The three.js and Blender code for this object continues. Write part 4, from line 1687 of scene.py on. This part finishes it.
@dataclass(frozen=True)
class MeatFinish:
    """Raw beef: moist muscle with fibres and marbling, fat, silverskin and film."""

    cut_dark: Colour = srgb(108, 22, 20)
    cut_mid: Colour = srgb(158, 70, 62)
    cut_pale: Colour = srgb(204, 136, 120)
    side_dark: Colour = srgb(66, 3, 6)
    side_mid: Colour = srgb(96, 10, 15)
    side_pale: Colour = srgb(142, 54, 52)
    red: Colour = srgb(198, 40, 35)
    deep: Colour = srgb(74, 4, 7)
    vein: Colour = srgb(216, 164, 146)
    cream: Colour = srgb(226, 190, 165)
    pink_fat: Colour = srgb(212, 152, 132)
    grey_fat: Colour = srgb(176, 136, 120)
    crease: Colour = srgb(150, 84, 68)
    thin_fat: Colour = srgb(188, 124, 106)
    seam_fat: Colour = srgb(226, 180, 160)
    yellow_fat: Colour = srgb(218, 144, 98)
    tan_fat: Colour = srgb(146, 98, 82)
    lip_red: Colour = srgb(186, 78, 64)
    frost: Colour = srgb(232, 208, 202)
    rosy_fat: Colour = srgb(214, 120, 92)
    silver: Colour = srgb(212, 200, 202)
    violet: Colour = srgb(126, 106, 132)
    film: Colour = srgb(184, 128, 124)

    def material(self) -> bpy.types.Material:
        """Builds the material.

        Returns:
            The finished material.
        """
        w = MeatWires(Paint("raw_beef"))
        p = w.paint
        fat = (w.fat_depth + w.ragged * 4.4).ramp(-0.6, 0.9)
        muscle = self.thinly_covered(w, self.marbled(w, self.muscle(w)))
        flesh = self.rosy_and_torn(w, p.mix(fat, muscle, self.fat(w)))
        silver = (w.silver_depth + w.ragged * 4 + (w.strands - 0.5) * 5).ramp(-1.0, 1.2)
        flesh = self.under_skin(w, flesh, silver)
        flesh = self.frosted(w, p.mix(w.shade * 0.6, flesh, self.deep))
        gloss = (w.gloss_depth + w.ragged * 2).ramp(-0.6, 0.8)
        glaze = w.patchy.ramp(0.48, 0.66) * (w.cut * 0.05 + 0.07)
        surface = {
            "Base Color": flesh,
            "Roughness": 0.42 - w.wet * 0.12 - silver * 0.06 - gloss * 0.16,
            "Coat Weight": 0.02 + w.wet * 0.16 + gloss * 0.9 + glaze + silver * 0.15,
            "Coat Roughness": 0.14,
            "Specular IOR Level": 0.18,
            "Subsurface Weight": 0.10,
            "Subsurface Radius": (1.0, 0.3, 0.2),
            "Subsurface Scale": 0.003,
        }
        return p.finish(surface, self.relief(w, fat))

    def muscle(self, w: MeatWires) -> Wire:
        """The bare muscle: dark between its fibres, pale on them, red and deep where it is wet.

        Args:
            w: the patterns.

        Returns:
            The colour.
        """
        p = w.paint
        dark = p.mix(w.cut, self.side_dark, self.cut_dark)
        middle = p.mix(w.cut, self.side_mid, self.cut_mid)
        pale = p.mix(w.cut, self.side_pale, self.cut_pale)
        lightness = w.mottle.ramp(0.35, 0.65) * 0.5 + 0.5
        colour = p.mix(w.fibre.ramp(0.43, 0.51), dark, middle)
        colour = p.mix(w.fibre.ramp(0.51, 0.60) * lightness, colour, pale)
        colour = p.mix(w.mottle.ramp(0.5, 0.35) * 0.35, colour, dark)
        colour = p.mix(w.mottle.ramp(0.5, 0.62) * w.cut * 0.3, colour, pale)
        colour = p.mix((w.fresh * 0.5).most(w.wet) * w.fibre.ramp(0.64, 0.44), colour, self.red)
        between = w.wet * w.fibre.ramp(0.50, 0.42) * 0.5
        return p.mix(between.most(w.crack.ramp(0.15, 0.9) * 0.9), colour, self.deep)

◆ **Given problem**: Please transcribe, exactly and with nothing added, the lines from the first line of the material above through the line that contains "beef: moist muscle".

◆ **Solution to this problem**:
The three.js and Blender code for this object continues. Write part 4, from line 1687 of scene.py on. This part finishes it.
@dataclass(frozen=True)
class MeatFinish:
    """Raw beef: moist muscle with fibres and marbling, fat, silverskin and film."""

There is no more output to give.